『ナイス・ナイス・ヴェリ・ナイス! 〜五木寛之「白いワニの帝国」を読む』 辻夏悟
五木寛之氏の「白いワニの帝国」を読む。
おいおい。何だよ、この面白さ。
一体、このハッピーな感じ、ライトな感じ、ポップな感じ、ナイスな感じはどこから来ているんだよ。
まさにナイス・ナイス・ヴェリ・ナイスじゃないか。
日々、ナイスなものの方へ、一歩一歩近づいて行こうと心がけている、僕のようなペラペラ人間には見過ごすことのできない小説だ。
正直、高橋源一郎氏の小説に似ている。
正確に言えば、五木氏の小説が、高橋氏に影響を与えているのか。
とりあえず共通点を列挙してみよう。
①現実とフィクションをフラットに繋げる、ポップアイコンの使用法
本作では、永六輔氏が大々的にフィーチュアされている。作品への登場の仕方は唐突だが、不思議とすぐにフィクションに馴染んでしまう。「永六輔おじさま」という表現がうまい。
②反復が多用される会話文
主人公の少年と「永六輔おじさま」の会話。「アメリカは大変ですね」「大変ですね」。「ありがとう」「ありがとう」。「さよなら」「さよなら」。ん。高橋源一郎氏の会話文というより、初期の村上春樹の方に近いのか。とまれ、どちらもポップであることには変わりない。
③大人びた子供の人物造型
高橋氏の『優雅で感傷的な日本野球』、『ゴーストバスターズ』、『ペンギン村に陽は落ちて』に、こんなキャラクターはいなかったか(と、同意を求めて、とりあえず呼びかけてみる)。
④大統領と調査官の会話
高橋氏の処女作『さようなら、ギャングたち』冒頭の大統領と側近の会話は、この作品に出てくる大統領と調査官の会話に対するオマージュか(どういうオマージュだよ)。
⑤カストリーノ・ゲバラーノというDJ名
これは当然のことながら、高橋氏の『虹の彼方に』の主人公と同棲している「パパゲーノ」というキャラクター名の中に受け継がれている。
この作品の中で、時代は「ベトナム戦争が起こるもっと前」、「朝鮮で戦争をやっていたころ」と、アメリカの歴史軸で表現される。また主人公の子供は、アメリカの大統領宛に手紙を書き、電話をする。これは『虹の彼方に』における日本とアメリカの距離感とパラレルをなす。
というわけで、五木寛之氏の「白いワニの帝国」が高橋源一郎氏に与えた影響は明らかである。

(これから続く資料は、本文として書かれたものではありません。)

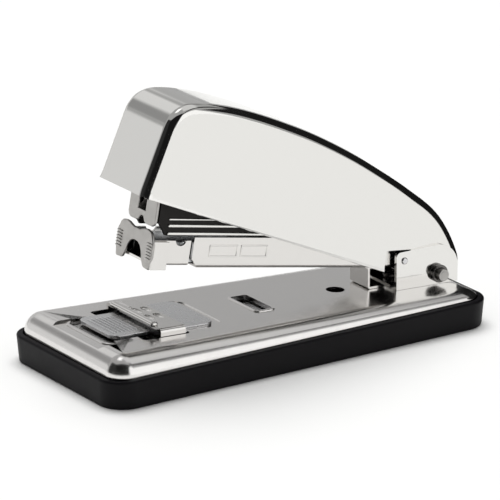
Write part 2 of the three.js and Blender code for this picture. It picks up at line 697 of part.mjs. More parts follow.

さて、僕は五木寛之氏の作品を、短編2つしか読んでいないわけなのだが、この時点で宣言してしまいたい(なんてったって、この文章を書き始めてから20分経っているのだ。僕は一日に30分しかBLOGに時間をかけないと決めている)。
そう。
これは「ポップ文学」のハシリであると。
「W村上以降のポップ文学」ではない。
「五木寛之以降のポップ文学」なのである。